**PROVIDED DATA**:
+===+
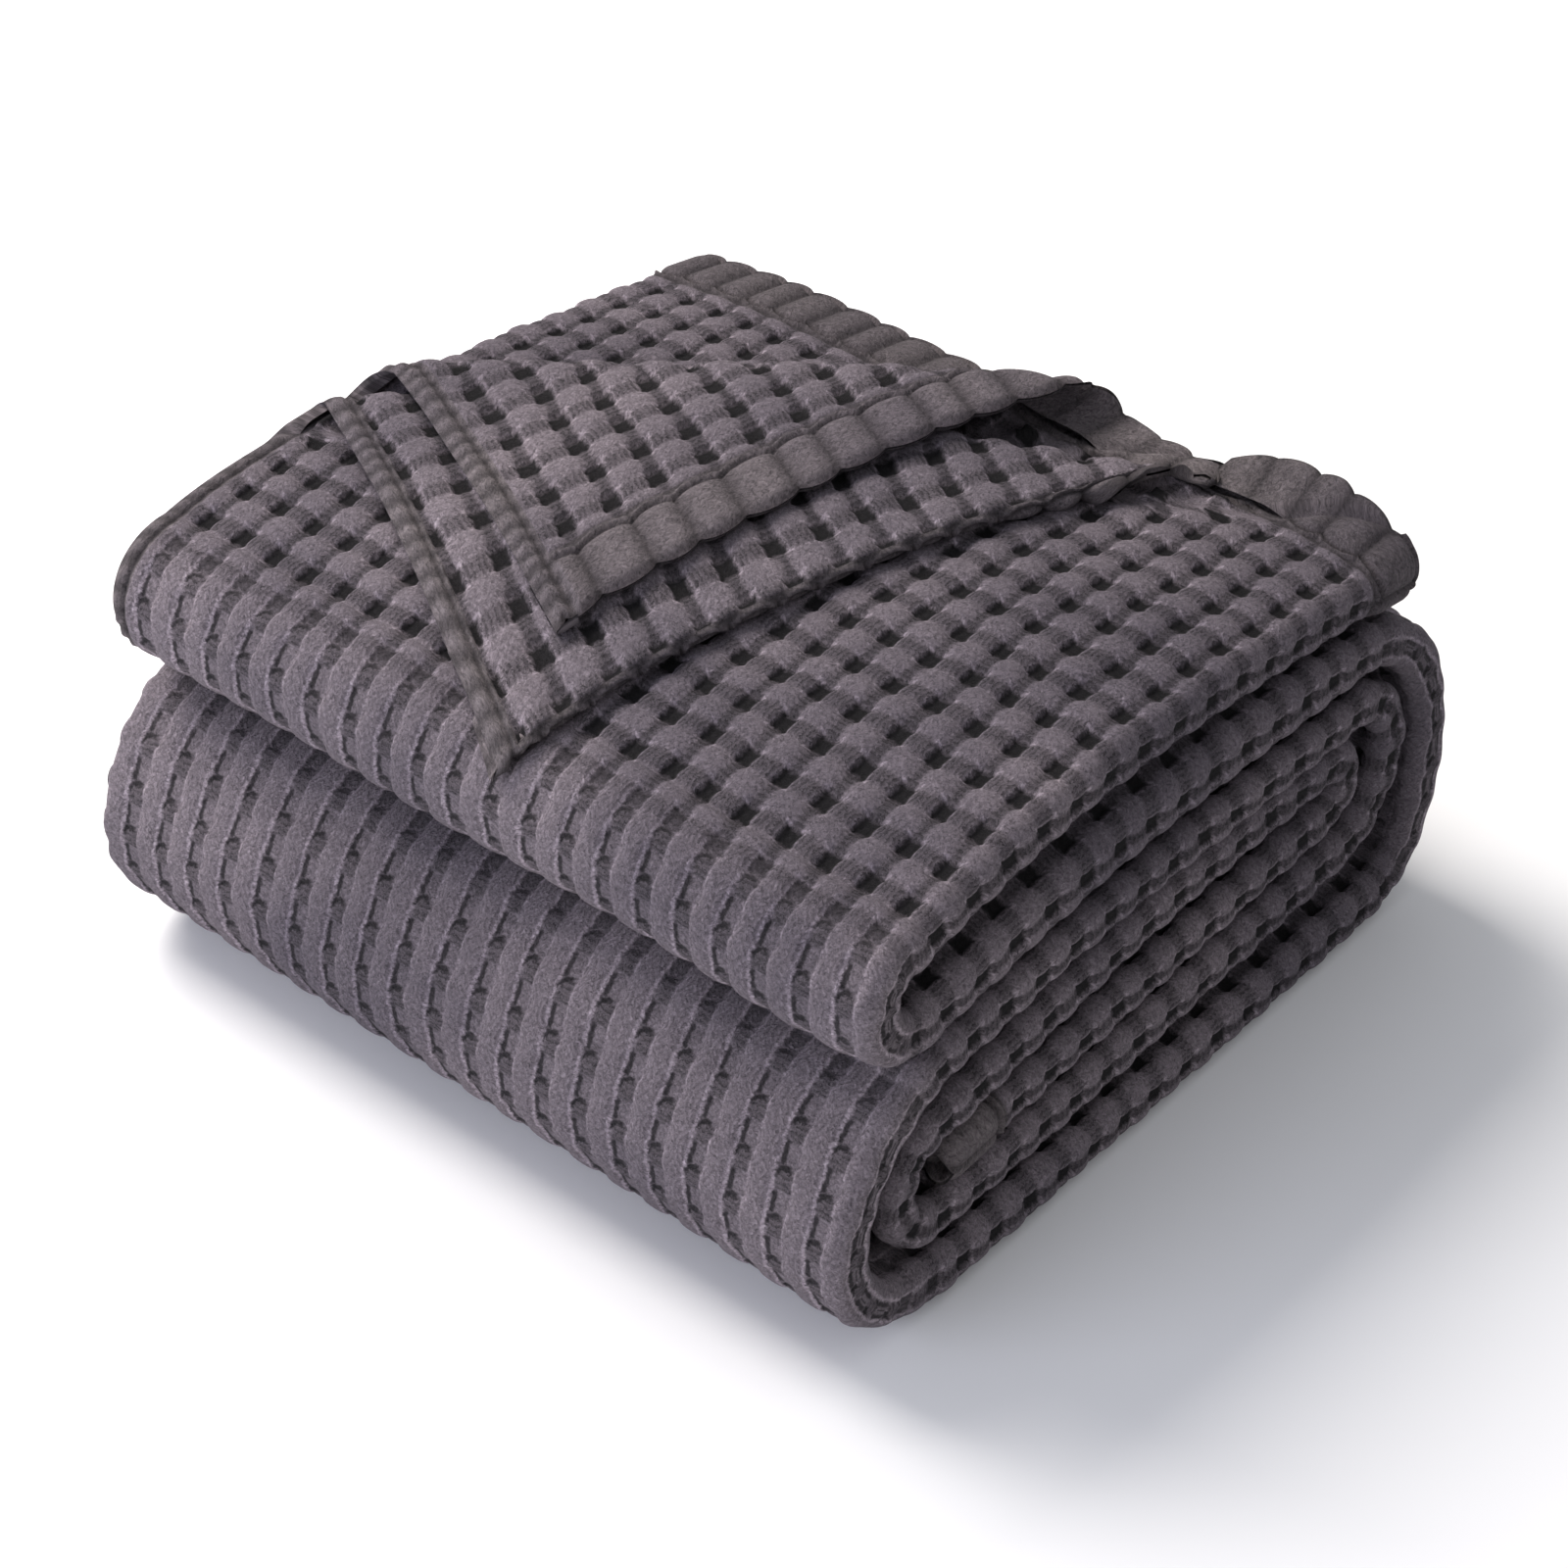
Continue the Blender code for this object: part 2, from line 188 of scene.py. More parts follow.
# The pieces: stretches of the cloth, by progress along the path and by leaves.
PIECES = (
    dict(name="inner_passes", since=0.0, until=3.5, leaves=PANELS),
    dict(name="middle_passes", since=3.5, until=6.0, leaves=PANELS),
    dict(name="lower_front", since=6.0, until=7.5, leaves=PANELS),
    dict(name="lower_front_foot", since=7.5, until=8.5, leaves=PANELS),
    dict(name="back_fold", since=8.5, until=10.4, leaves=PANELS),
    dict(name="upper_front", since=10.4, until=12.02, leaves=PANELS),
    dict(name="top_leaf", since=12.02, until=TOP_END, leaves=PANELS[:1]),
    dict(name="lower_leaves", since=12.02, until=TOP_END, leaves=PANELS[1:3]),
    dict(name="second_leaf", since=12.02, until=TOP_END, leaves=PANELS[3:]),
)

# ---- cotton, light and camera ----
COTTONS = (
    dict(name="waffle_cotton", light=(0.202, 0.172, 0.190, 1), dark=(0.114, 0.098, 0.116, 1),
         yarns=9.0, recesses=True),
    dict(name="hem_cotton", light=(0.172, 0.148, 0.152, 1), dark=(0.124, 0.106, 0.120, 1),
         yarns=7.0, recesses=False),
)
RECESS_SHADE, RIM_LIGHT = -0.80, 0.75  # painted shade in the recesses and painted highlight on their rims: what they do to the colour
LIGHTS = (
    dict(name="window", place=(-1.3, 0.0, 1.7), size=1.3, power=61.0, colour=(1.0, 0.95, 0.91)),
    dict(name="fill", place=(-0.5, -2.1, 0.8), size=1.6, power=31.0, colour=(0.82, 0.84, 1.0)),
    dict(name="side", place=(2.2, 0.3, 1.1), size=1.4, power=2.0, colour=(1.0, 0.97, 0.95)),
)
LIGHTS_AIM = np.array((0.0, 0.0, 0.10))
CAMERA = dict(azimuth=40.6, elevation=39.3, target=(0.0250, -0.0262, 0.0894), distance=1.574,
              lens=97.8, sensor=36.0)


def smooth(low, high, value):
    """0 up to low, 1 from high on, and an S-curve between."""
    t = np.clip((value - low) / (high - low), 0.0, 1.0)
    return t * t * (3 - 2 * t)


def through_three(a, b, c, t):
    """The value at t of the parabola through a, b and c at 0, 0.5 and 1."""
    return a * (1 - t) * (1 - 2 * t) + b * 4 * t * (1 - t) + c * t * (2 * t - 1)


def strip_path():
    """Close samples along the middle of the strip, as arrays by name."""
    rows = []
    for number, row in enumerate(PASSES):
        start, middle, end = row["start"], row["middle"], row["end"]
        last = number == len(PASSES) - 1
        t = np.linspace(0, 1, PATH_SAMPLES + last, endpoint=last)
        rows.append((through_three(start[0], middle[0], end[0], t),
                     through_three(start[1], middle[1], end[1], t),
                     through_three(*row["fullness"], t),
                     np.full_like(t, row["edge"]), 2 * number + t, np.zeros_like(t)))
        if last:
            break
        fold, onward = FOLDS[number], PASSES[number + 1]
        heading = math.copysign(1.0, end[0] - start[0])
        handles = (end, (end[0] + heading * fold["leave"], end[1]),
                   (onward["start"][0] + heading * fold["join"], onward["start"][1]),
                   onward["start"])
        weights = ((1 - t) ** 3, 3 * t * (1 - t) ** 2, 3 * t * t * (1 - t), t ** 3)
        rows.append((sum(w * h[0] for w, h in zip(weights, handles)),
                     sum(w * h[1] for w, h in zip(weights, handles)),
                     row["fullness"][2] * (1 - t) + onward["fullness"][0] * t,
                     row["edge"] * (1 - t) + onward["edge"] * t,
                     2 * number + 1 + t, np.full_like(t, fold["skin"])))
    y, z, fullness, edge, progress, skin = (np.concatenate(column) for column in zip(*rows))
    step = np.hypot(np.diff(y), np.diff(z))
    length = np.concatenate(([0.0], np.cumsum(step)))
    run_y, run_z = np.gradient(y, length), np.gradient(z, length)
    size = np.hypot(run_y, run_z)
    turn = np.abs(np.diff(np.unwrap(np.arctan2(run_z, run_y))))
    # the leaf that shows goes a longer way round the outside of a fold
    shown = step + turn * skin[:-1] * LEAF_PITCH * fullness[:-1]
    return dict(y=y, z=z, fullness=fullness, edge=edge, progress=progress,
                normal_y=-run_z / size, normal_z=run_y / size,
                along=np.concatenate(([0.0], np.cumsum(shown))))


PATH = strip_path()
CLOTH_LENGTH = float(PATH["along"][-1])
REPEATS_ALONG = round((CLOTH_LENGTH - 2 * END_HEM) / REPEAT_ALONG)
FIRST_REPEAT = 3  # rows 0 to 2: the inner end hem's underside and face
LAST_REPEAT = FIRST_REPEAT + REPEATS_ALONG
CELLS_ALONG = LAST_REPEAT + 3
LEAF_LENGTH = RIGHT_AXIS - LEFT_EDGE + 0.75 * math.pi * LEAF_PITCH  # half its fold with it


def along_places():
    """Distance along the cloth at each border between rows of cells."""
    inner, outer = END_HEM, CLOTH_LENGTH - END_HEM
    places = [END_HEM * UNDERSIDE, 0.0, END_HEM / 2]
    places += list(np.linspace(inner, outer, REPEATS_ALONG + 1))
    places += [CLOTH_LENGTH - END_HEM / 2, CLOTH_LENGTH, CLOTH_LENGTH - END_HEM * UNDERSIDE]
    return np.array(places)


def across_shares():
    """Share of its leaf's length at each border between columns of cells."""
    repeat = (LEAF_LENGTH - SIDE_HEM) / (FULL_CELLS + 0.5)
    free = [SIDE_HEM * UNDERSIDE, 0.0, SIDE_HEM]
    free += [SIDE_HEM + repeat * (0.5 + k) for k in range(FULL_CELLS + 1)]
    return np.array(free) / LEAF_LENGTH


ALONG_PLACES = along_places()
FREE_SHARES = across_shares()


# ---- where the cloth lies ----
def top_height(y, leaf_height):
    """Height at y of a leaf of the top pass, down over its round front edge."""
    top = PATH["progress"] >= TOP_START
    front = PASSES[-1]["start"][0]
    z = np.interp(y, PATH["y"][top], PATH["z"][top])
    past = np.clip(front - y, 0.0, 0.9 * SHOULDER)
    z = z - (SHOULDER - np.sqrt(SHOULDER ** 2 - past ** 2))
    return z + leaf_height * LEAF_PITCH * np.interp(y, PATH["y"][top], PATH["fullness"][top])


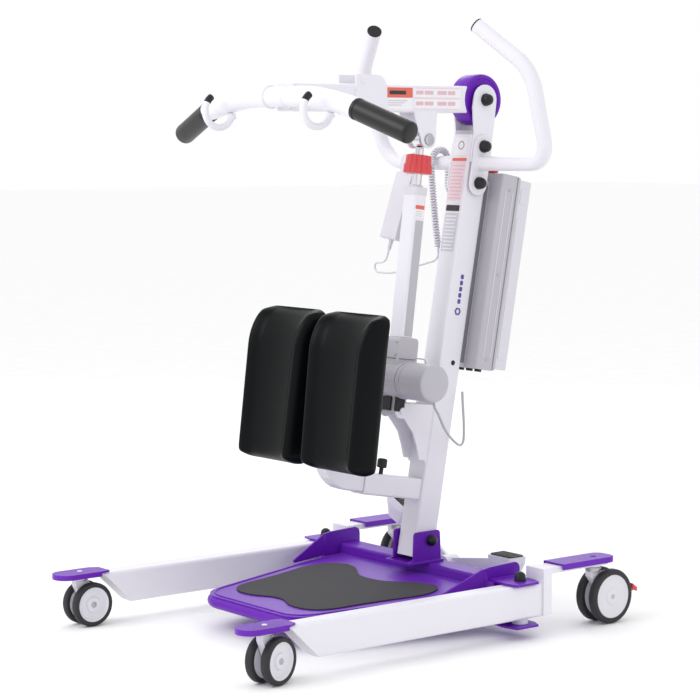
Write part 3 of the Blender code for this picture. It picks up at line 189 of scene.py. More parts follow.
LOOKS = {
    "white_coat": finish_of("white_powder_coat", (0.77, 0.755, 0.815), 0.34, grain=1100.0, bump=0.1,
                            mottle=0.012,
                            shine=0.4),
    # The purple coat carries a painted highlight: a paler colour on its edges.
    "purple_coat": finish_of("purple_powder_coat", (0.125, 0.009, 0.39), 0.34, grain=1100.0, bump=0.12,
                             mottle=0.07, edge_highlight=0.2, shine=0.22),
    "pad_skin": finish_of("black_moulded_skin", (0.0016, 0.0022, 0.0027), 0.4, grain=520.0, bump=0.1,
                          mottle=0.25, cells=True, shine=0.11),
    "black_plastic": finish_of("black_plastic", (0.01, 0.01, 0.012), 0.36, grain=1500.0, bump=0.1,
                               mottle=0.15,
                               shine=0.35),
    "grip_rubber": finish_of("grip_rubber", (0.0085, 0.0085, 0.01), 0.38, grain=700.0, bump=0.16, mottle=0.18,
                             cells=True, shine=0.4),
    "mat_rubber": finish_of("mat_rubber", (0.05, 0.048, 0.054), 0.75, grain=420.0, bump=0.55, mottle=0.1,
                            cells=True, shine=0.25),
    "grey_plastic": finish_of("light_grey_plastic", (0.47, 0.455, 0.5), 0.42, grain=1400.0, bump=0.1,
                              mottle=0.03),
    "pale_plastic": finish_of("pale_plastic", (0.66, 0.645, 0.7), 0.38, grain=1400.0, bump=0.08, mottle=0.02),
    "dark_grey_plastic": finish_of("dark_grey_plastic", (0.17, 0.17, 0.19), 0.45, grain=1400.0, bump=0.1,
                                   mottle=0.05),
    "red_plastic": finish_of("red_plastic", (0.64, 0.055, 0.062), 0.34, grain=1200.0, bump=0.08, mottle=0.05),
    "bright_steel": finish_of("bright_steel", (0.72, 0.72, 0.75), 0.14, metal=1.0, grain=500.0, bump=0.03,
                              mottle=0.04, stretch=(1.0, 1.0, 12.0)),
    "zinc_steel": finish_of("zinc_steel", (0.46, 0.46, 0.48), 0.38, metal=1.0, grain=500.0, bump=0.06,
                            mottle=0.1),
    "tyre": finish_of("tyre_rubber", (0.026, 0.025, 0.028), 0.58, grain=900.0, bump=0.2, mottle=0.15,
                      shine=0.35),
    "wheel_disc": finish_of("wheel_disc", (0.7, 0.69, 0.74), 0.35, grain=1200.0, bump=0.06, mottle=0.02),
}
LABEL_INKS = {
    "label_red": ((0.72, 0.13, 0.09), 0.02),
    "label_pink": ((0.72, 0.46, 0.52), 0.04),
    "label_blush": ((0.78, 0.63, 0.69), 0.06),
    "label_grey": ((0.58, 0.57, 0.64), 0.05),
    "label_black": ((0.02, 0.02, 0.022), 0.04),
    "label_purple": ((0.1, 0.05, 0.3), 0.04),
    "label_white": ((0.83, 0.82, 0.85), 0.01),
}
for ink, (colour, mottle) in LABEL_INKS.items():
    LOOKS[ink] = finish_of(ink, colour, 0.34, grain=900.0, bump=0.03, mottle=mottle)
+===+
**DESCRIPTION OF THE TASK**: Examine the records and pull out every line where the string "part" occurs.

**RIGHT ANSWER**:
Continue the Blender code for this object: part 2, from line 188 of scene.py. More parts follow.
Write part 3 of the Blender code for this picture. It picks up at line 189 of scene.py. More parts follow.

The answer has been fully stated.